The cache will stay in a consistent state with the Tahoe grid if
modifications to the data are only performed via a single mounted
filesystem, even if the cache lifetimes are infinite.

If modifications are done directly to files on the grid e.g. from
other machines accessing the Tahoe storage, Tahoestaticfs filesystem
will reflect the state of the files in Tahoe storage only after
waiting one cache lifetime after the last modification.

Note that this is not an absolute guarantee, as Tahoe-LAFS itself does
`not guarantee full concurrency
<https://tahoe-lafs.org/trac/tahoe-lafs/browser/docs/frontends/webapi.rst#concurrency-issues>`__.

Nonzero cache lifetimes are in general necessary to obtain filesystem
metadata performance necessary for typical workloads.

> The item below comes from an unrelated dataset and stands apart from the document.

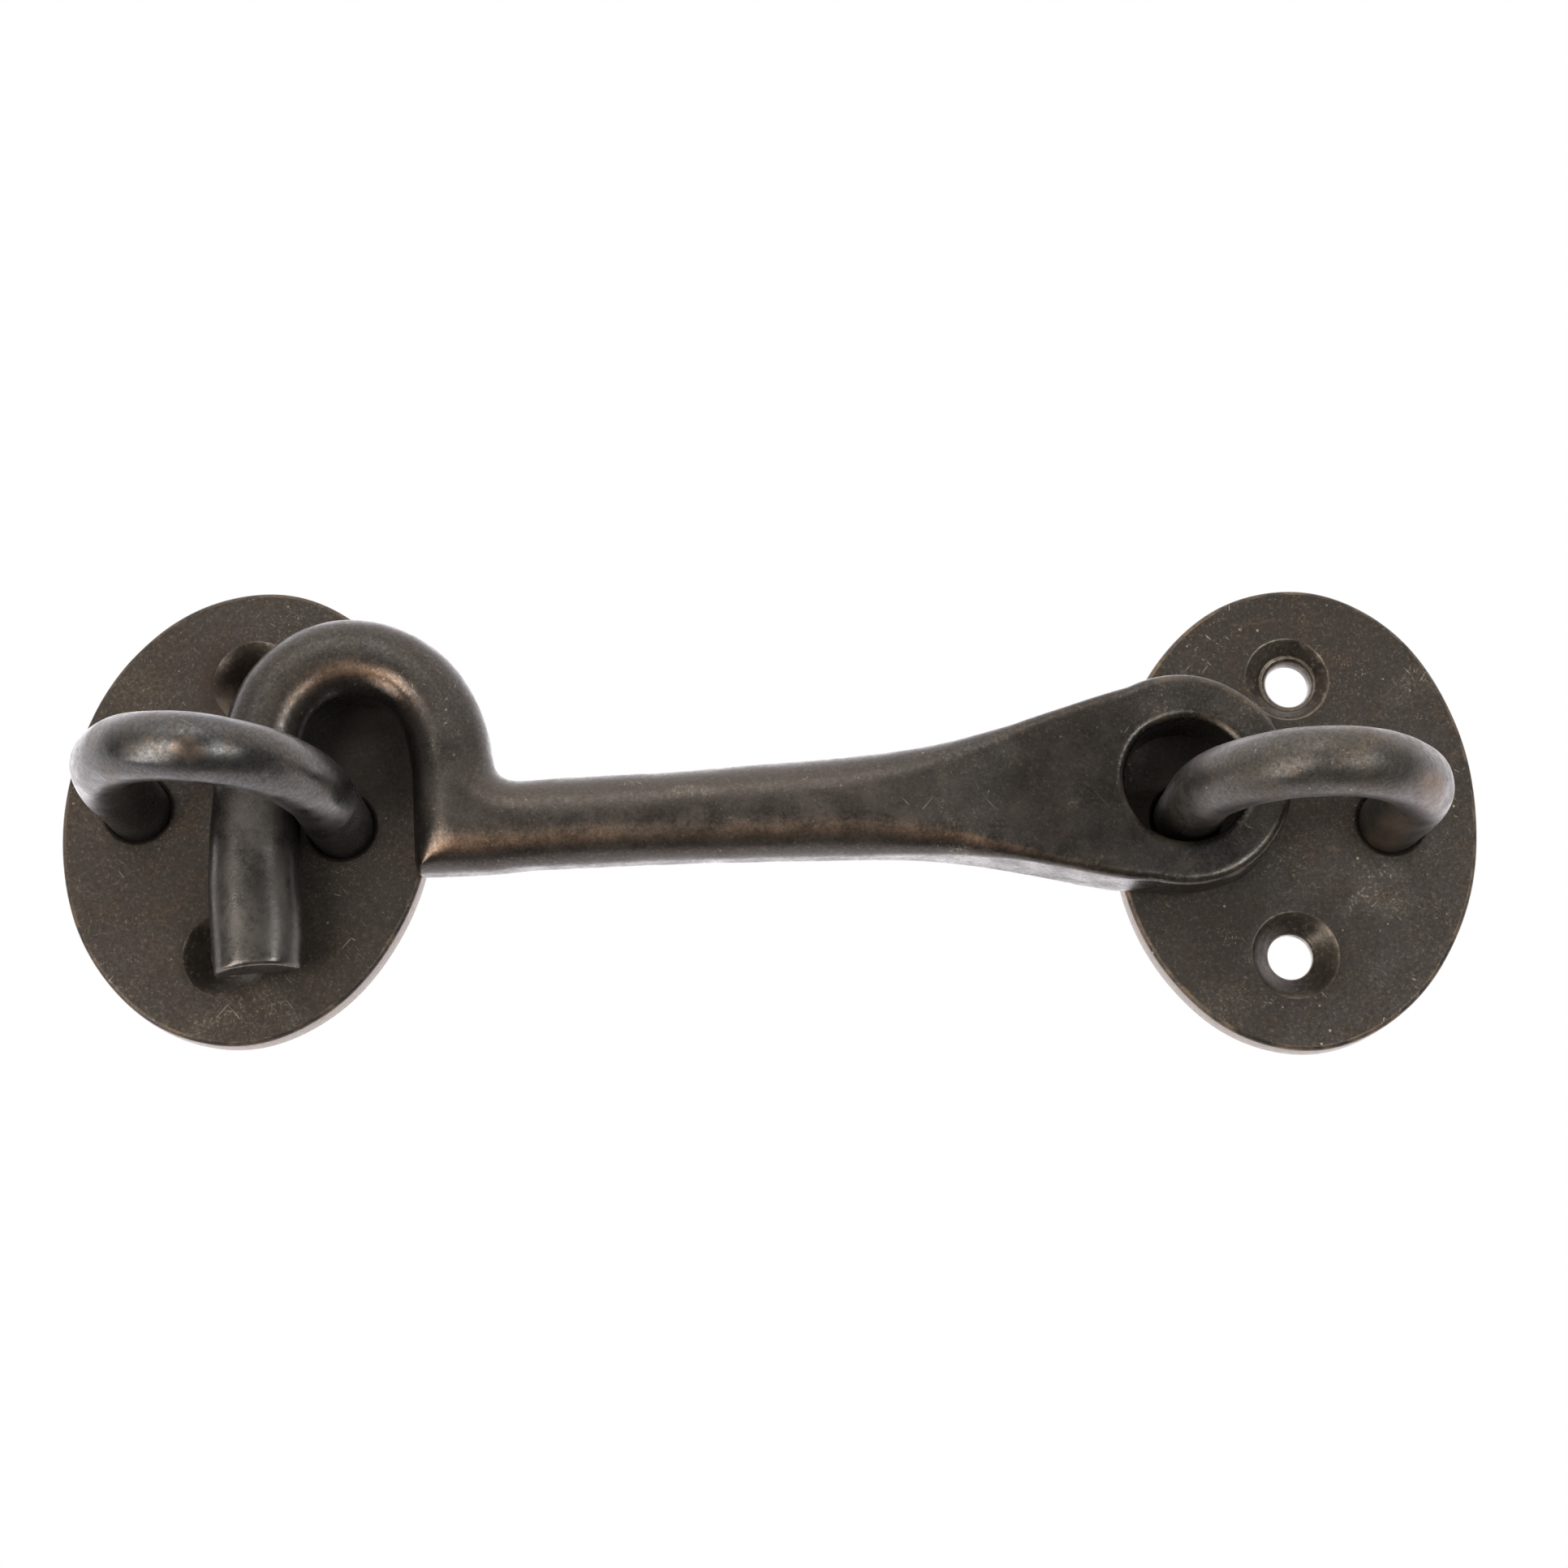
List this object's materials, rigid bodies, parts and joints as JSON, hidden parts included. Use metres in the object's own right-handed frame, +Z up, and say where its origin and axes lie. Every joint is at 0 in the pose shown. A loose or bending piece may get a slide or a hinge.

The cache can be invalidated manually, via ``touch
<mountpoint>/.tahoestaticfs-invalidate``. To invalidate only the cache
of a subtree, do ``touch
<mountpoint>/<somedir>/.tahoestaticfs-invalidate``.


Encryption
----------

Tahoestaticfs encrypts cached data and metadata retrieved from network
before storing it on disk.

The purpose of the encryption is to hinder an attacker who, (i) has
read-only access to the cache files, and (ii) attempts to determine
either the root dircap or file data or metadata.

Each file is divided to 131072-byte chunks, and encryption is done
using AES-CBC-256 separately for each chunk, to enable random
access. The 16-byte IV for each chunk is random, and changed every
time the chunk is written on disk.

A 256-bit master encryption key is derived from the rootcap mounted,
combined with a randomly chosen 32-byte salt via PBKDF2. The iteration
count is determined so that it takes around one second on the system
in question, but is at least 10000. The salt is stored on-disk as-is.

The AES encryption keys are file-specific, and obtained via::

    prk = HKDF-SHA256-Extract(salt2, master-key)
    data_key | fn_key = HKDF-SHA256-Expand(prk, pathname, 96)

The salt2 is a second 32-byte randomly generated salt stored as-is
on-disk.  The 32-byte data_key is used as the AES-CBC encryption key.
The 64-byte fn_key is used to generate filenames via
HMAC-SHA512(fn_key, pathname).